Ayer logré poner punto final a un manuscrito de cuatrocientas páginas. Un fenómeno de esas proporciones ocurre en esta casa con rara asiduidad y es causa de un benéfico estupor, de modo que la paz de espiritu alcanzada suele extender su manto protector a lo largo de las próximas horas. En términos sensuales, un momento como éste equivale al cigarro que sigue a la primera vez. Contemplas satisfecho la última página, le sonríes sin la menor malicia y sueltas una larga bocanada que se pierde entre el techo y la ventana. “¿Sabes, última página, cuántas veces soñé con este momento?”, te pones tierno, le rodeas los hombros, suspiras largamente. Tal cual diría mi madre en estas circunstancias, dormí como si no debiera nada.
Sé lo que estás pensando, Cuarentenario. Esto nos deja solos, ¿no es verdad? Recordarás, no obstante, cuántas mañanas, tardes y madrugadas me he quedado contigo largo rato después de rematar la última línea. Hay que ajustar las líneas, sopesar sustantivos, escarmenar metáforas, sacar filo a los verbos, recalibrar el tono, purgar los adjetivos, retirar los pegotes y no dejar rebabas a la vista. ¿Preferirías acaso que perdiera cuidado y te arrojara al mundo tal como llegaste, igual que tantos diarios malqueridos?
Ahora sólo imagina la cantidad de entuertos postergados que uno acumula en cuatro centenares de páginas, mismos que al día siguiente de la última línea se transforman en gnomos irritantes y exigen tu presencia en el taller. Es como si tuvieras un prototipo de auto deportivo a tu disposición para ponerlo a prueba hora tras hora. Has construido el volante, las ruedas, la cabina, el chasís, las puertas, el motor, con una vaga idea del esquema final y ahora está todo junto, en su lugar. Son días encantados e industriosos, ligeros y vibrantes, dichosos y maniáticos. Cincuenta páginas de corrección continua y productiva equivalen a varias horas en el diván.
—¿Y ese león muerto? —inquiere el terapeuta.
—Me estaba molestando… —se encoge uno de hombros, como si hubiera matado una mosca.
La magia, sin embargo, dura poco.

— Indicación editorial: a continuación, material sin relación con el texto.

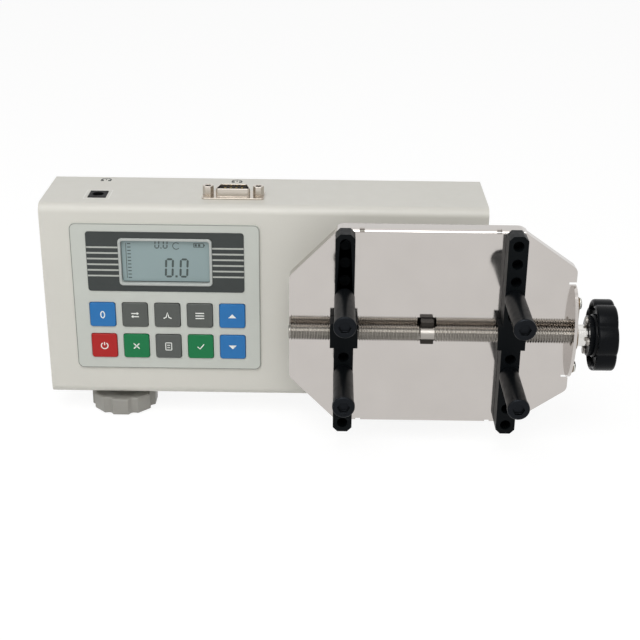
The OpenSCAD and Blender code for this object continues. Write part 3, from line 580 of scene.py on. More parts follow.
def put(name: str, data: bpy.types.ID) -> bpy.types.Object:
    """Puts a new object into the scene.

    Args:
        name: the object's name.
        data: its mesh, light or camera.

    Returns:
        The object.
    """
    item = bpy.data.objects.new(name, data)
    bpy.context.scene.collection.objects.link(item)
    return item


def stand(name: str, mesh: bpy.types.Mesh, material: bpy.types.Material) -> bpy.types.Object:
    """Puts a finished mesh into the scene with one material.

    Args:
        name: the piece's name.
        mesh: its mesh, in place.
        material: its finish.

    Returns:
        The new object, at the origin.
    """
    mesh.materials.clear()
    mesh.materials.append(material)
    return put(name, mesh)


def from_bmesh(shape: bmesh.types.BMesh, name: str, crease: float = 40.0) -> bpy.types.Mesh:
    """Closes a bmesh into a mesh, shaded smooth up to an angle.

    Args:
        shape: the bmesh, which is freed.
        name: the mesh's name.
        crease: edges turned by more than this many degrees stay sharp.

    Returns:
        The mesh.
    """
    mesh = bpy.data.meshes.new(name)
    shape.to_mesh(mesh)
    shape.free()
    for layer in [a.name for a in mesh.attributes if a.name == "custom_normal"]:
        mesh.attributes.remove(mesh.attributes[layer])
    mesh.shade_smooth()
    mesh.set_sharp_from_angle(angle=math.radians(crease))
    return mesh


def bake(piece: bpy.types.Object, name: str) -> bpy.types.Mesh:
    """Turns a piece and its modifiers into a plain mesh and removes the piece.

    Args:
        piece: the object to evaluate.
        name: the new mesh's name.

    Returns:
        The evaluated mesh.
    """
    bpy.context.view_layer.update()
    graph = bpy.context.evaluated_depsgraph_get()
    mesh = bpy.data.meshes.new_from_object(piece.evaluated_get(graph))
    mesh.name = name
    bpy.data.objects.remove(piece)
    return mesh


def outward(mesh: bpy.types.Mesh, crease: float = 40.0) -> bpy.types.Mesh:
    """Merges a baked mesh's doubles and points its faces outwards.

    Args:
        mesh: the mesh to mend.
        crease: edges turned by more than this many degrees stay sharp.

    Returns:
        A mended copy.
    """
    shape = bmesh.new()
    shape.from_mesh(mesh)
    bmesh.ops.remove_doubles(shape, verts=shape.verts, dist=1e-6)
    bmesh.ops.recalc_face_normals(shape, faces=shape.faces)
    name = mesh.name
    bpy.data.meshes.remove(mesh)
    return from_bmesh(shape, name, crease)


def slab(shape: bmesh.types.BMesh, outline: Iterable[Vector], thickness: Vector) -> None:
    """Adds a prism with this outline.

    Args:
        shape: the bmesh that it joins.
        outline: its corners, in order.
        thickness: the way from one face to the other.
    """
    corners = list(outline)
    near = [shape.verts.new(c) for c in corners]
    far = [shape.verts.new(c + thickness) for c in corners]
    count = len(near)
    shape.faces.new(near)
    shape.faces.new(list(reversed(far)))
    for i in range(count):
        j = (i + 1) % count
        shape.faces.new([near[j], near[i], far[i], far[j]])


def rings_to_shape(rings: Sequence[Sequence[Vector]]) -> bmesh.types.BMesh:
    """Skins a row of closed rings of equal count, and caps both ends.

    Args:
        rings: the rings, in order.

    Returns:
        A closed bmesh with its faces outwards.
    """
    shape = bmesh.new()
    rows = [[shape.verts.new(p) for p in ring] for ring in rings]
    count = len(rows[0])
    for a, b in zip(rows, rows[1:]):
        for i in range(count):
            j = (i + 1) % count
            shape.faces.new([a[i], a[j], b[j], b[i]])
    shape.faces.new(list(reversed(rows[0])))
    shape.faces.new(rows[-1])
    bmesh.ops.recalc_face_normals(shape, faces=shape.faces)
    return shape


# Flat outlines, in millimetres across and up


def arc(cx: float, cy: float, r: float, start: float, end: float, steps: int = 12) -> Outline:
    """Points along an arc, in degrees from +X towards up."""
    turns = [math.radians(start + (end - start) * i / steps) for i in range(steps + 1)]
    return [(cx + r * math.cos(turn), cy + r * math.sin(turn)) for turn in turns]


def bar(cx: float, cy: float, w: float, h: float) -> Outline:
    """A rectangle about its middle.

    Args:
        cx: its middle across.
        cy: its middle up.
        w: its width.
        h: its height.

    Returns:
        Its outline.
    """
    return [
        (cx - w / 2, cy - h / 2),
        (cx + w / 2, cy - h / 2),
        (cx + w / 2, cy + h / 2),
        (cx - w / 2, cy + h / 2),
    ]


def soft_bar(w: float, h: float, r: float, steps: int = 6) -> Outline:
    """A rectangle with round corners about the middle.

    Args:
        w: its width.
        h: its height.
        r: the corners' radius.
        steps: stretches in each corner.

    Returns:
        Its outline.
    """
    points: Outline = []
    for turn, (sx, sy) in enumerate([(1, 1), (-1, 1), (-1, -1), (1, -1)]):
        points += arc(sx * (w / 2 - r), sy * (h / 2 - r), r, turn * 90, turn * 90 + 90, steps)
    return points


def band(outer: Outline, inner: Outline) -> list[Outline]:
    """Quads between two closed outlines of equal count.

    Args:
        outer: the outer outline.
        inner: the inner one.

    Returns:
        One quad for each side.
    """
    count = len(outer)
    return [
        [outer[i], outer[(i + 1) % count], inner[(i + 1) % count], inner[i]]
        for i in range(count)
    ]


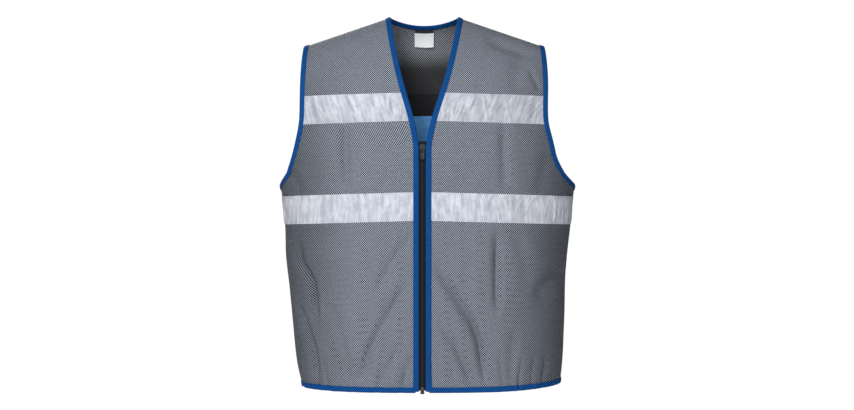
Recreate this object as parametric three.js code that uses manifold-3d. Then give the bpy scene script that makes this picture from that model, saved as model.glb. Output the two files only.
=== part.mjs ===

Igual que el muerto que enterraste en tu jardín, la mañana que sigue al último episodio te asomas y descubres que al flamante manuscrito lo rondan, en efecto, demasiadas moscas, y la única manera de espantárselas es regresando al lugar de los hechos a escarbar, reparar, quebrar, lijar, pulir o reemplazar todo cuanto parezca inacabado, de modo que funcione el prototipo, o en su caso descanse en paz el muerto.
Quienes leemos libros solemos ser muy duros con los autores poco escrupulosos. Si hasta los dichos hablan de tres-metros-bajo-tierra, ¿cómo es que hay asesinos que se conforman con noventa centímetros? La idea de arrepentirte de aquí a unos pocos años por no haber puesto algo más de cuidado en ajustar un cierto libro cuchipando se parece al suplicio del preso que se pasará el resto de su vida preguntándose qué le habría costado cavar dos metros más aquella noche. ¿Ya me entiendes ahora, Cuarentenario? Acabé, pero no he terminado. Estas ojeras largas se irán al día siguiente que las moscas. Ahora, si no te importa, voy por la pala, el trinche y el pasto de repuesto. De otro modo no voy a poder dormir.